▶ _Data_

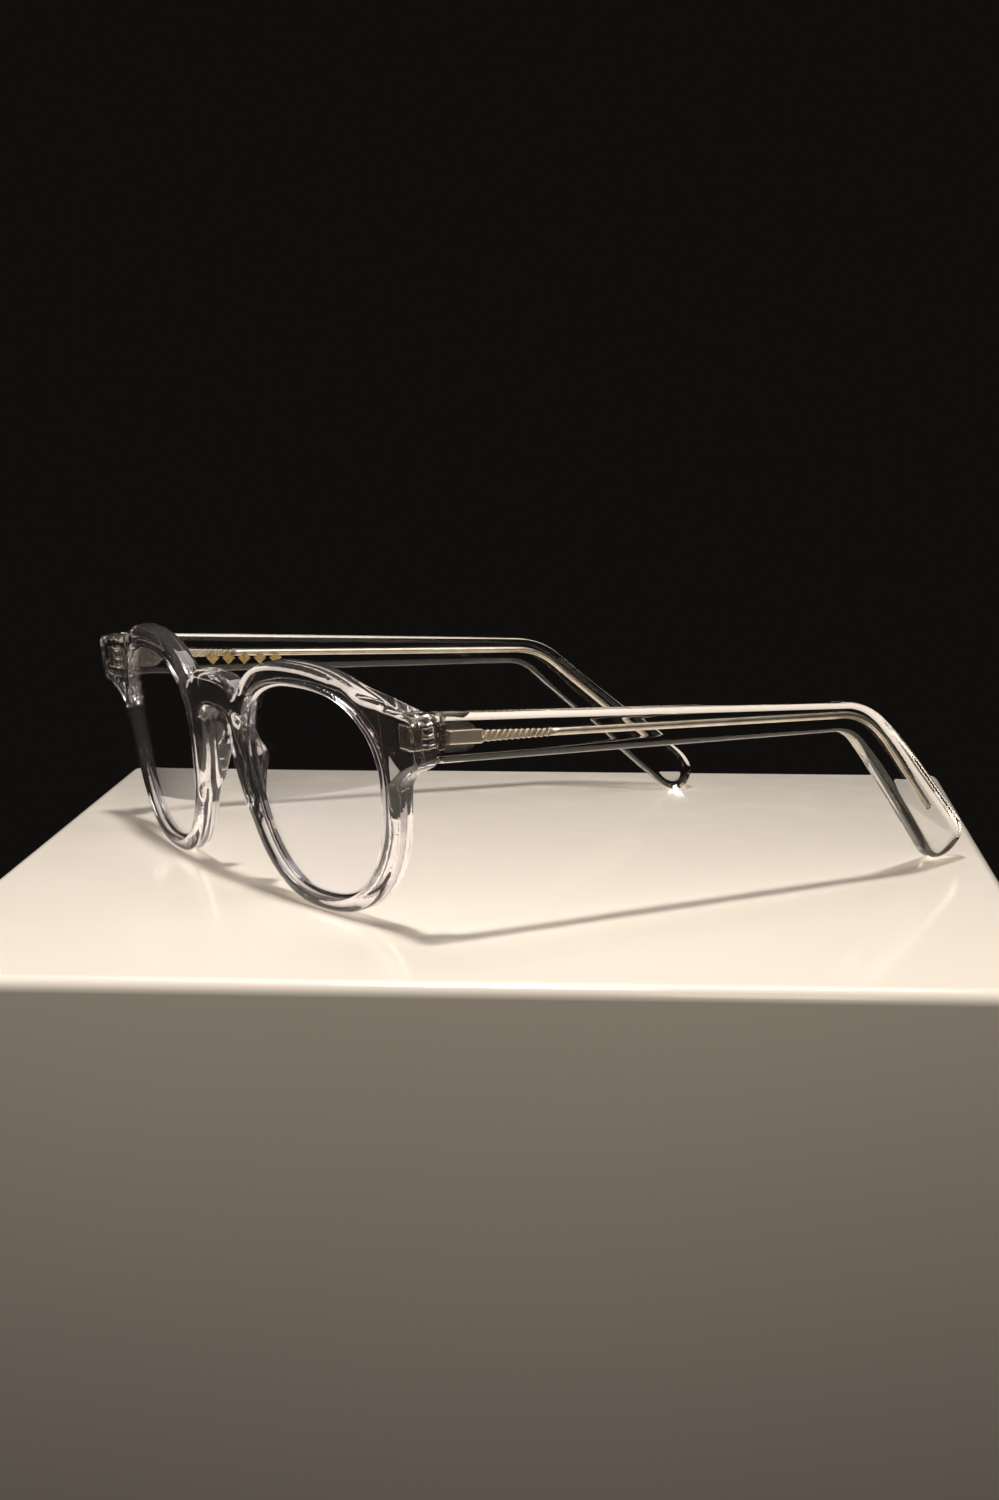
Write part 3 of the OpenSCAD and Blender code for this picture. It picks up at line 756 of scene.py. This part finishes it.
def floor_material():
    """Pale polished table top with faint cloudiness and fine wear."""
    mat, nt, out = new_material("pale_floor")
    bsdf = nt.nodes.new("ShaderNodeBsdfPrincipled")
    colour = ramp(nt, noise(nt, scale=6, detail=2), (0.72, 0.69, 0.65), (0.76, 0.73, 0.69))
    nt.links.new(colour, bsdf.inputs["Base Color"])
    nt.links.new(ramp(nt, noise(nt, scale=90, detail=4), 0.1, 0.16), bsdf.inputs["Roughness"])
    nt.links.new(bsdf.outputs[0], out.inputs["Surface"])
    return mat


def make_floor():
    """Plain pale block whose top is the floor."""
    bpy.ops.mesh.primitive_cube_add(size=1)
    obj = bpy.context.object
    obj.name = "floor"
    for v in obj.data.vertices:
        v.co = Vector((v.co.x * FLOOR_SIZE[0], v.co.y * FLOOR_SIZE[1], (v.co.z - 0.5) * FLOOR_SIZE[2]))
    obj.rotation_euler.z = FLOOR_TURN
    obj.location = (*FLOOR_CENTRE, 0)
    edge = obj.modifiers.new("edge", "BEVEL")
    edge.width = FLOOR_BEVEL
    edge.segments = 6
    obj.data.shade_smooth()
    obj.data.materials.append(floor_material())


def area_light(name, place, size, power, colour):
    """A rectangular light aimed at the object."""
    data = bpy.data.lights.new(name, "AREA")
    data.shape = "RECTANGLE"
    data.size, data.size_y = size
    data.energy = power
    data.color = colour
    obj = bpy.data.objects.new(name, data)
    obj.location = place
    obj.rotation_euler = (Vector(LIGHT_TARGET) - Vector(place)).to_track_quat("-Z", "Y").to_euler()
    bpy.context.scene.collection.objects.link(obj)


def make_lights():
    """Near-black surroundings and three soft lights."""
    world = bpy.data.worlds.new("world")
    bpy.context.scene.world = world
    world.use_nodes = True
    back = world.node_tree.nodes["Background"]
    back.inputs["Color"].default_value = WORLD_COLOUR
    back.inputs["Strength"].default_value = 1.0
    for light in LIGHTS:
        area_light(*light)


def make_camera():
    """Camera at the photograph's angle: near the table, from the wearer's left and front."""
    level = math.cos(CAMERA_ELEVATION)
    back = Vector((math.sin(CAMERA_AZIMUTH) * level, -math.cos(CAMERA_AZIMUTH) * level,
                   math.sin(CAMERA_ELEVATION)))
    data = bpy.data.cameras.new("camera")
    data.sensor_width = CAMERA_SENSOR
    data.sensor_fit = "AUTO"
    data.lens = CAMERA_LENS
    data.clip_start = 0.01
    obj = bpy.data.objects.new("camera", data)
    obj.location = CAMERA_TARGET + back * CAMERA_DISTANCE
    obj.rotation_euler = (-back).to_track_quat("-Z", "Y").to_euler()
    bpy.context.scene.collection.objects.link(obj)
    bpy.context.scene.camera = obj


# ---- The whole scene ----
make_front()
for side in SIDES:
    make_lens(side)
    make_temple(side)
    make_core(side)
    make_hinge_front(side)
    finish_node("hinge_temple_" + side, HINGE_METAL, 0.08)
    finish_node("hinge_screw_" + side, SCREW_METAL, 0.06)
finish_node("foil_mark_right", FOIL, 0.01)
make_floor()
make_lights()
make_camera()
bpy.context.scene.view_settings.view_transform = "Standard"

▶ _Instructions for the task_
Which lines hold the string "scene"? Copy all of them from the data above.

▶ _Response_
Write part 3 of the OpenSCAD and Blender code for this picture. It picks up at line 756 of scene.py. This part finishes it.
    bpy.context.scene.collection.objects.link(obj)
    bpy.context.scene.world = world
    bpy.context.scene.collection.objects.link(obj)
    bpy.context.scene.camera = obj
# ---- The whole scene ----
bpy.context.scene.view_settings.view_transform = "Standard"